**The problem**
Look through the entries and report how many lines include the word "parts". Give the number alone.

**Data supplied**
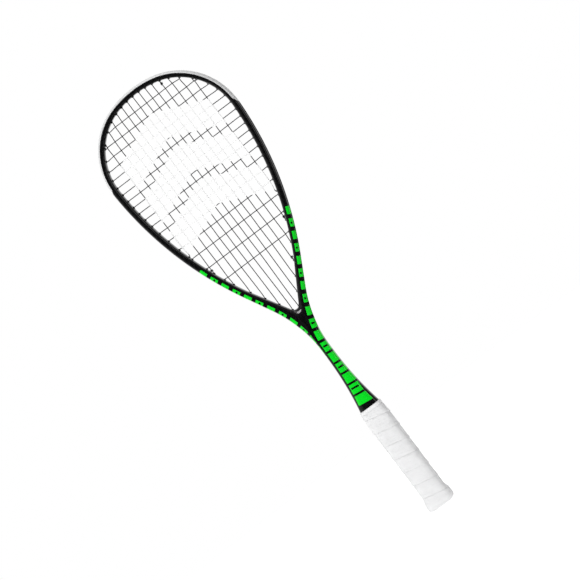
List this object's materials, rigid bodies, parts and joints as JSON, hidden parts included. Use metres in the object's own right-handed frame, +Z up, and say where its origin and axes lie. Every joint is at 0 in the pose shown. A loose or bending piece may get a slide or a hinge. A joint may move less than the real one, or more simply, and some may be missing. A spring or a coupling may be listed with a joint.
{
  "type": "squash racket",
  "caption": "Teardrop squash racket: hollow moulded frame with a closed vee throat, woven string bed, head bumper, grommet strips and a wrapped cushion grip.",
  "frame": {"origin": "centre of the butt cap's end face", "axes": "+Z up the handle axis to the head tip; the strings lie in the plane y = 0; the front face points to -Y and +X is to the right of it"},
  "size_m": [0.2084, 0.0354, 0.6849],
  "materials": {
    "carbon": "gloss",
    "foam": "matte",
    "cap_plastic": "matte",
    "staple_wire": "satin",
    "grip_wrap": "matte",
    "band_film": "satin",
    "guard_plastic": "satin",
    "grommet_plastic": "matte",
    "string": "satin"
  },
  "bodies": {
    "root": {"frame": "carbon", "foam_core_left": "foam", "foam_core_right": "foam", "butt_cap": "cap_plastic", "staple_front": "staple_wire", "staple_back": "staple_wire", "grip_tape": "grip_wrap", "finishing_band": "band_film", "bumper_guard": "guard_plastic", "head_grommets": "grommet_plastic", "side_grommets_left": "grommet_plastic", "side_grommets_right": "grommet_plastic", "throat_grommets_left": "grommet_plastic", "throat_grommets_right": "grommet_plastic", "main_string": "string", "cross_string": "string"}
  },
  "joints": []
}
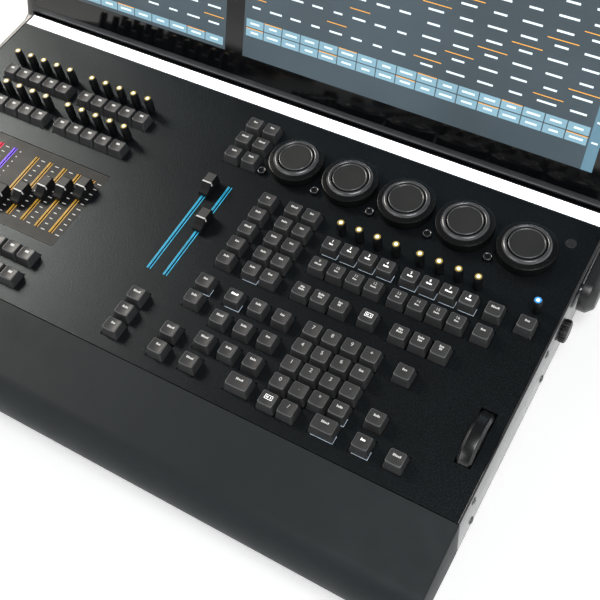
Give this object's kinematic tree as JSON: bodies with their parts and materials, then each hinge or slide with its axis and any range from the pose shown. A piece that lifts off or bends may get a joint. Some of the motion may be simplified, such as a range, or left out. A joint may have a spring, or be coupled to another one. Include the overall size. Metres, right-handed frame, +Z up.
{
  "type": "lighting control desk",
  "caption": "Stage lighting control desk with motorised faders, dual encoders, level wheel, lit keypads and a fold-down screen on side arms.",
  "frame": {"origin": "middle of the footprint, on the table that the rubber feet stand on", "axes": "+X to the right as the operator sits, +Y away from the operator towards the screen, +Z up"},
  "size_m": [0.6668, 0.4964, 0.2953],
  "materials": {
    "case_sheet": "satin black powder coat",
    "deck_paint": "fine textured near-black powder coat",
    "armrest_moulding": "matte charcoal moulding",
    "fader_panel": "matte dark grey",
    "channel_metal": "extruded aluminium",
    "diffuser": "milky light diffuser, lit",
    "circuit_board": "green solder mask",
    "inner_steel": "plated steel",
    "light_guide": "clear light guide, lit",
    "connector_plastic": "black moulded plastic",
    "foot_rubber": "matte black rubber",
    "screw_steel": "black oxide",
    "screen_housing": "satin charcoal",
    "screen_glass": "polished dark glass",
    "display": "lit display",
    "arm_paint": "satin grey paint",
    "knob_plastic": "satin black",
    "ring_plastic": "semi-gloss charcoal, bright bevel",
    "dial_plastic": "satin charcoal",
    "wheel_plastic": "gloss black",
    "fader_cap": "satin charcoal with a white line",
    "keycap": "satin charcoal with pale legends"
  },
  "bodies": {
    "chassis": {"base_pan": "case_sheet", "rear_panel": "case_sheet", "side_panels": "case_sheet", "deck_plate": "deck_paint", "armrest": "armrest_moulding", "executor_fader_panel": "fader_panel", "light_bar_channel": "channel_metal", "light_bar_diffuser": "diffuser", "rear_top_cover": "case_sheet", "key_circuit_boards": "circuit_board", "fader_mechanisms": "inner_steel", "fader_light_guides": "light_guide", "encoder_modules": "inner_steel", "wheel_bracket": "inner_steel", "computer_board": "circuit_board", "power_supply": "inner_steel", "rear_connectors": "connector_plastic", "power_inlet": "connector_plastic", "rubber_feet": "foot_rubber", "case_screws": "screw_steel", "screen_pivot_pins": "inner_steel"},
    "screen": {"screen_shell": "screen_housing", "screen_glass": "screen_glass", "display_panels": "display", "screen_arms": "arm_paint"},
    "left_lock_knob": {"left_lock_knob": "knob_plastic"},
    "right_lock_knob": {"right_lock_knob": "knob_plastic"},
    "encoder_ring_1": {"encoder_ring_1": "ring_plastic"},
    "encoder_dial_1": {"encoder_dial_1": "dial_plastic"},
    "encoder_ring_2": {"encoder_ring_2": "ring_plastic"},
    "encoder_dial_2": {"encoder_dial_2": "dial_plastic"},
    "encoder_ring_3": {"encoder_ring_3": "ring_plastic"},
    "encoder_dial_3": {"encoder_dial_3": "dial_plastic"},
    "encoder_ring_4": {"encoder_ring_4": "ring_plastic"},
    "encoder_dial_4": {"encoder_dial_4": "dial_plastic"},
    "encoder_ring_5": {"encoder_ring_5": "ring_plastic"},
    "encoder_dial_5": {"encoder_dial_5": "dial_plastic"},
    "level_wheel": {"level_wheel": "wheel_plastic"},
    "master_fader_a": {"master_fader_a": "fader_cap"},
    "master_fader_b": {"master_fader_b": "fader_cap"},
    "executor_fader_1": {"executor_fader_1": "fader_cap"},
    "executor_fader_2": {"executor_fader_2": "fader_cap"},
    "executor_fader_3": {"executor_fader_3": "fader_cap"},
    "executor_fader_4": {"executor_fader_4": "fader_cap"},
    "executor_fader_5": {"executor_fader_5": "fader_cap"},
    "executor_fader_6": {"executor_fader_6": "fader_cap"},
    "executor_fader_7": {"executor_fader_7": "fader_cap"},
    "executor_fader_8": {"executor_fader_8": "fader_cap"},
    "executor_fader_9": {"executor_fader_9": "fader_cap"},
    "executor_fader_10": {"executor_fader_10": "fader_cap"},
    "numeric_keys": {"numeric_keys": "keycap"},
    "x_keys": {"x_keys": "keycap"},
    "command_keys": {"command_keys": "keycap"},
    "preset_keys": {"preset_keys": "keycap"},
    "view_keys": {"view_keys": "keycap"},
    "executor_keys": {"executor_keys": "keycap"},
    "encoder_buttons": {"encoder_buttons": "dial_plastic"},
    "x_knobs": {"x_knobs": "knob_plastic"},
    "executor_knobs": {"executor_knobs": "knob_plastic"},
    "power_switch": {"power_switch": "connector_plastic"}
  },
  "joints": [
    {"name": "screen_fold", "type": "hinge", "parent": "chassis", "child": "screen", "pos_m": [0, 0.06527, 0.047], "axis": [1, 0, 0], "range_deg": [0, 112]},
    {"name": "left_lock_turn", "type": "hinge", "parent": "chassis", "child": "left_lock_knob", "pos_m": [-0.32, 0.02377, 0.046], "axis": [-1, 0, 0], "range_deg": [-180, 0]},
    {"name": "right_lock_turn", "type": "hinge", "parent": "chassis", "child": "right_lock_knob", "pos_m": [0.32, 0.02377, 0.046], "axis": [1, 0, 0], "range_deg": [-180, 0]},
    {"name": "level_wheel_turn", "type": "hinge", "parent": "chassis", "child": "level_wheel", "pos_m": [0.3004, -0.10563, 0.0485], "axis": [1, 0, 0], "continuous": true},
    {"name": "power_switch_rock", "type": "hinge", "parent": "chassis", "child": "power_switch", "pos_m": [-0.22, 0.22977, 0.033], "axis": [1, 0, 0], "range_deg": [-14, 0]},
    {"name": "master_fader_a_slide", "type": "slide", "parent": "chassis", "child": "master_fader_a", "axis": [0, 1, 0], "range_m": [-0.0936, 0.0064]},
    {"name": "master_fader_b_slide", "type": "slide", "parent": "chassis", "child": "master_fader_b", "axis": [0, 1, 0], "range_m": [-0.0576, 0.0424]},
    {"name": "numeric_keys_press", "type": "slide", "parent": "chassis", "child": "numeric_keys", "axis": [0, 0, -1], "range_m": [0, 0.003], "stiffness_N_per_m": 1000, "springref_m": -0.002},
    {"name": "x_keys_press", "type": "slide", "parent": "chassis", "child": "x_keys", "axis": [0, 0, -1], "range_m": [0, 0.003], "stiffness_N_per_m": 1000, "springref_m": -0.002},
    {"name": "command_keys_press", "type": "slide", "parent": "chassis", "child": "command_keys", "axis": [0, 0, -1], "range_m": [0, 0.003], "stiffness_N_per_m": 1000, "springref_m": -0.002},
    {"name": "preset_keys_press", "type": "slide", "parent": "chassis", "child": "preset_keys", "axis": [0, 0, -1], "range_m": [0, 0.003], "stiffness_N_per_m": 1000, "springref_m": -0.002},
    {"name": "view_keys_press", "type": "slide", "parent": "chassis", "child": "view_keys", "axis": [0, 0, -1], "range_m": [0, 0.003], "stiffness_N_per_m": 1000, "springref_m": -0.002},
    {"name": "executor_keys_press", "type": "slide", "parent": "chassis", "child": "executor_keys", "axis": [0, 0, -1], "range_m": [0, 0.003], "stiffness_N_per_m": 1000, "springref_m": -0.002},
    {"name": "encoder_buttons_press", "type": "slide", "parent": "chassis", "child": "encoder_buttons", "axis": [0, 0, -1], "range_m": [0, 0.001], "stiffness_N_per_m": 800, "springref_m": -0.001},
    {"name": "x_knobs_press", "type": "slide", "parent": "chassis", "child": "x_knobs", "axis": [0, 0, -1], "range_m": [0, 0.001], "stiffness_N_per_m": 1000, "springref_m": -0.002},
    {"name": "executor_knobs_press", "type": "slide", "parent": "chassis", "child": "executor_knobs", "axis": [0, 0, -1], "range_m": [0, 0.001], "stiffness_N_per_m": 1000, "springref_m": -0.002},
    {"name": "executor_fader_1_slide", "type": "slide", "parent": "chassis", "child": "executor_fader_1", "axis": [0, 1, 0], "range_m": [-0.0475, 0.0125]},
    {"name": "executor_fader_2_slide", "type": "slide", "parent": "chassis", "child": "executor_fader_2", "axis": [0, 1, 0], "range_m": [-0.0392, 0.0208]},
    {"name": "executor_fader_3_slide", "type": "slide", "parent": "chassis", "child": "executor_fader_3", "axis": [0, 1, 0], "range_m": [-0.0323, 0.0277]},
    {"name": "executor_fader_4_slide", "type": "slide", "parent": "chassis", "child": "executor_fader_4", "axis": [0, 1, 0], "range_m": [-0.018, 0.042]},
    {"name": "executor_fader_5_slide", "type": "slide", "parent": "chassis", "child": "executor_fader_5", "axis": [0, 1, 0], "range_m": [-0.0077, 0.0523]},
    {"name": "executor_fader_6_slide", "type": "slide", "parent": "chassis", "child": "executor_fader_6", "axis": [0, 1, 0], "range_m": [-0.0127, 0.0473]},
    {"name": "executor_fader_7_slide", "type": "slide", "parent": "chassis", "child": "executor_fader_7", "axis": [0, 1, 0], "range_m": [-0.0047, 0.0553]},
    {"name": "executor_fader_8_slide", "type": "slide", "parent": "chassis", "child": "executor_fader_8", "axis": [0, 1, 0], "range_m": [-0.0247, 0.0353]},
    {"name": "executor_fader_9_slide", "type": "slide", "parent": "chassis", "child": "executor_fader_9", "axis": [0, 1, 0], "range_m": [-0.0167, 0.0433]},
    {"name": "executor_fader_10_slide", "type": "slide", "parent": "chassis", "child": "executor_fader_10", "axis": [0, 1, 0], "range_m": [-0.0087, 0.0513]},
    {"name": "ring_1_turn", "type": "hinge", "parent": "chassis", "child": "encoder_ring_1", "pos_m": [0.0472, 0.06637, 0.076], "axis": [0, 0, 1], "continuous": true},
    {"name": "ring_2_turn", "type": "hinge", "parent": "chassis", "child": "encoder_ring_2", "pos_m": [0.1022, 0.06637, 0.076], "axis": [0, 0, 1], "continuous": true},
    {"name": "ring_3_turn", "type": "hinge", "parent": "chassis", "child": "encoder_ring_3", "pos_m": [0.1572, 0.06637, 0.076], "axis": [0, 0, 1], "continuous": true},
    {"name": "ring_4_turn", "type": "hinge", "parent": "chassis", "child": "encoder_ring_4", "pos_m": [0.2122, 0.06637, 0.076], "axis": [0, 0, 1], "continuous": true},
    {"name": "ring_5_turn", "type": "hinge", "parent": "chassis", "child": "encoder_ring_5", "pos_m": [0.2672, 0.06637, 0.076], "axis": [0, 0, 1], "continuous": true},
    {"name": "dial_1_turn", "type": "hinge", "parent": "chassis", "child": "encoder_dial_1", "pos_m": [0.0472, 0.06637, 0.076], "axis": [0, 0, 1], "continuous": true},
    {"name": "dial_2_turn", "type": "hinge", "parent": "chassis", "child": "encoder_dial_2", "pos_m": [0.1022, 0.06637, 0.076], "axis": [0, 0, 1], "continuous": true},
    {"name": "dial_3_turn", "type": "hinge", "parent": "chassis", "child": "encoder_dial_3", "pos_m": [0.1572, 0.06637, 0.076], "axis": [0, 0, 1], "continuous": true},
    {"name": "dial_4_turn", "type": "hinge", "parent": "chassis", "child": "encoder_dial_4", "pos_m": [0.2122, 0.06637, 0.076], "axis": [0, 0, 1], "continuous": true},
    {"name": "dial_5_turn", "type": "hinge", "parent": "chassis", "child": "encoder_dial_5", "pos_m": [0.2672, 0.06637, 0.076], "axis": [0, 0, 1], "continuous": true}
  ]
}
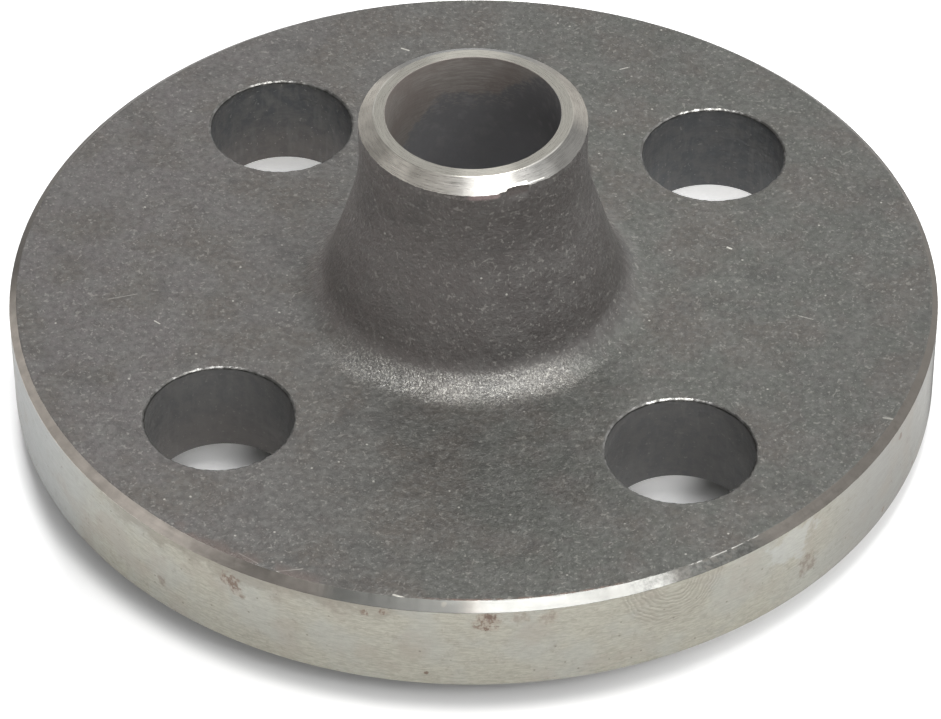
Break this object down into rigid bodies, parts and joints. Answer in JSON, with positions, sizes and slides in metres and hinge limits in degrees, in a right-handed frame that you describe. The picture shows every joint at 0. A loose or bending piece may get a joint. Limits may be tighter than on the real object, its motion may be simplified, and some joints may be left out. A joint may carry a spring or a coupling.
{
  "type": "weld neck flange",
  "caption": "Forged steel weld neck flange: round plate with bolt holes and raised gasket face, and a tapered neck bevelled for butt welding to a pipe.",
  "frame": {"origin": "centre of the raised gasket face, on which the flange rests", "axes": "+Z along the bore towards the weld end; the bolt holes straddle the X and Y axes"},
  "size_m": [0.095, 0.095, 0.035],
  "materials": {
    "forged_steel": "dark shot-blasted forging skin, with rim, weld end, bore and gasket face turned bright"
  },
  "bodies": {
    "root": {"weld_neck_flange": "forged_steel"}
  },
  "joints": []
}
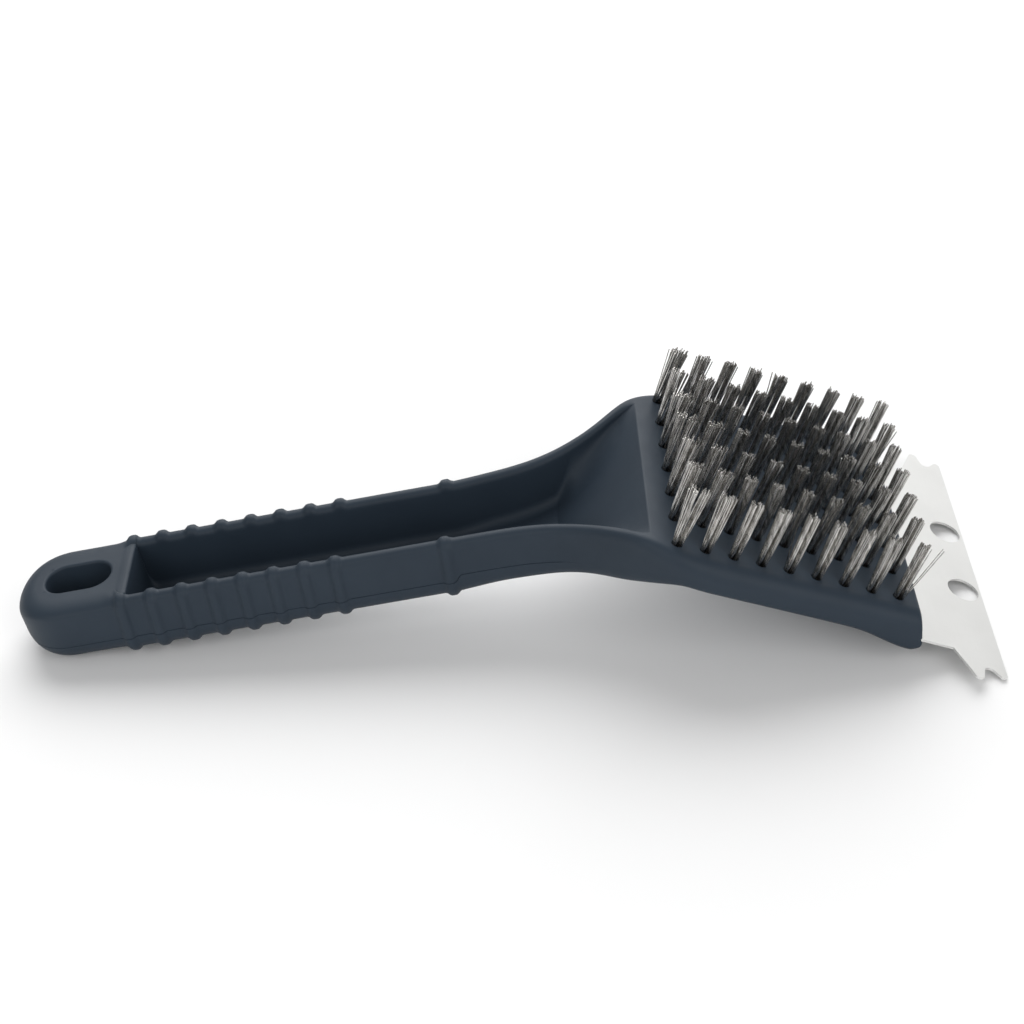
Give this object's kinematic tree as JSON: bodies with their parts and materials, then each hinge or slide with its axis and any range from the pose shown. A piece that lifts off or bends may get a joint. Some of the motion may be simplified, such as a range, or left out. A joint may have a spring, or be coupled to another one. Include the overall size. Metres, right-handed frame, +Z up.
{
  "type": "grill cleaning brush",
  "caption": "Hand brush for grill grates: angled hollow plastic handle with hang slot, wire tufts stapled into a flared head, steel scraper blade at its end.",
  "frame": {"origin": "on the surface the brush lies on, under the middle of its bounding box", "axes": "+X along the brush from the handle's tip to the scraper, +Y across it, +Z up, with the bristles facing up"},
  "size_m": [0.2767, 0.1042, 0.0615],
  "materials": {
    "handle_plastic": "fine matte moulded plastic, dark slate grey",
    "blade_steel": "plain rolled stainless sheet with a satin face",
    "wire_steel": "bright drawn stainless wire",
    "anchor_steel": "plain flat steel wire"
  },
  "bodies": {
    "root": {"handle_body": "handle_plastic", "scraper_blade": "blade_steel", "tuft_column_1": "wire_steel", "tuft_column_2": "wire_steel", "tuft_column_3": "wire_steel", "tuft_column_4": "wire_steel", "tuft_column_5": "wire_steel", "tuft_column_6": "wire_steel", "tuft_column_7": "wire_steel", "tuft_column_8": "wire_steel", "tuft_column_9": "wire_steel", "tuft_anchors_1": "anchor_steel", "tuft_anchors_2": "anchor_steel", "tuft_anchors_3": "anchor_steel", "tuft_anchors_4": "anchor_steel", "tuft_anchors_5": "anchor_steel", "tuft_anchors_6": "anchor_steel", "tuft_anchors_7": "anchor_steel", "tuft_anchors_8": "anchor_steel", "tuft_anchors_9": "anchor_steel"}
  },
  "joints": []
}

**Written reply**
4